On 22 September 2020 the FCA published its final report on General Insurance Pricing Practices (available here), building on the interim report published in October 2019. The core message of the final report is clear. ‘Lifetime value pricing’ aimed at gaining customers through introductory discounts and recovering initial losses over time by increasing margin does not necessarily reflect the true long-term cost of insurance policies. This is a feature of general insurance pricing practice.
The FCA discusses ‘price walking’ in the report. New customers are typically sought through lowering prices for core home and motor insurance policies. To recover these initial costs, firms increase the customer margin, in other words, price of the policy, at renewal. But even after recouping the initial discount, the price paid by the customer on each renewal continues to increase.
The report focuses on the potential for such pricing practices to create distortions of competition within the market. Price discrimination based on a consumer’s willingness to switch insurance providers in fact strengthens competition, as firms can target lower prices towards customers who may be more inclined to switch to a rival provider. However, the FCA believes that the positive effect on competition is somewhat offset by the additional time, effort and cost which shopping around for new policies imposes on consumers and firms themselves – and such extra costs for the firm can ultimately lead to poor value deals even for regular switchers. The FCA thinks that the effect on competition is negative in these instances, as firms cannot compete for customers who do not shop around.
The FCA states that it should be made clear to customers who renew each year that they have been price walked over time. In 2017, the FCA attempted to combat this by implementing rules to increase engagement with customers at renewal - under these rules, firms must set out the price the customer paid in the previous year alongside the new quote upon renewal. This report also introduces a proposed remedy package to support these rules. The first of these is a pricing remedy. The FCA proposes that, when a firm offers home or motor insurance renewal prices to a customer, the renewal price should not be higher than the equivalent price offered by the firm for new customers. If the product on offer is new, the FCA proposes the firm identifies existing products in the market which closely match their own in order to determine the equivalent price for new consumers. Secondly, the FCA proposes to enhance and expand the scope of the existing product governance rules, including by ensuring the proposed new product governance rules apply to all general insurance and pure protection products. The FCA further proposes introducing a requirement for firms to report data on their pricing – currently this would not be reported publically. Finally, for all types of general insurance, the FCA is proposing requirements to: (i) ensure firms explain to customers if their policy is to renew automatically; (ii) make it easy for customers to stop the auto-renewal; and (iii) allow consumers easily to decline the auto-renewal of policies at the time of purchase and renewal.

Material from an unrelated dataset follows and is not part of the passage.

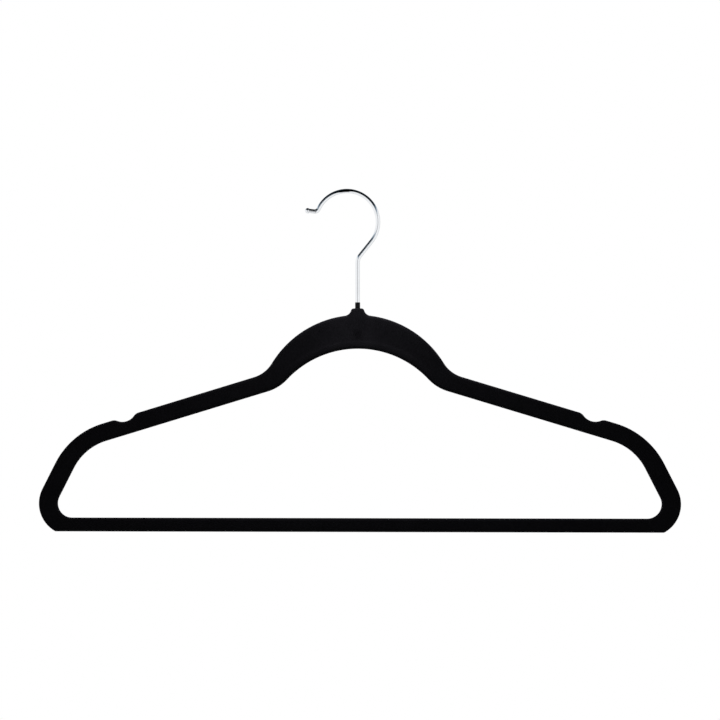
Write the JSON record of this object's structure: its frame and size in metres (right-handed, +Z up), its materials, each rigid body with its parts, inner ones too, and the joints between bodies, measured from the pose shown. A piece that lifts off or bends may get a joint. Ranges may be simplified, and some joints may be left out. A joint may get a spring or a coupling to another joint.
{
  "type": "clothes hanger",
  "caption": "Slim flocked clothes hanger with shoulder notches, an integral trouser bar and a swivelling wire hook.",
  "frame": {"origin": "rail seat: underside of the wire at the crown of the hook", "axes": "+X along the hanger's length, with the hook's mouth towards -X at rest; +Y along the rail; +Z up"},
  "size_m": [0.445, 0.008, 0.2383],
  "materials": {
    "moulding": "moulded ABS",
    "flock": "short-pile nylon flock",
    "bush": "natural acetal",
    "hook": "bright plated wire",
    "sleeve": "satin black",
    "washer": "pressed steel"
  },
  "bodies": {
    "hook": {"hook_wire": "hook", "neck_sleeve": "sleeve", "retaining_washer": "washer", "tip_ball": "hook"},
    "hanger_frame": {"frame_core": "moulding", "flock_coating": "flock", "swivel_bush": "bush"}
  },
  "joints": [
    {"name": "hook_swivel", "type": "hinge", "parent": "hook", "child": "hanger_frame", "pos_m": [0.0076, 0, -0.09], "axis": [0, 0, 1], "continuous": true}
  ]
}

The FCA is seeking views on its proposals by 25 January 2021. Feedback will then be considered ahead of the publication of a Policy Statement.
While the FCA so far has concentrated on remedying these pricing practices in the home and motor insurance sector, this report is in line with the FCA’s general focus and broader direction of travel in the regulatory market. This report is also only one announcement amongst a string of FCA commentary and publications demonstrating its increasing focus on consumer protection. This is even more stark in the current COVID-19 landscape, as discussed in our previous blog post.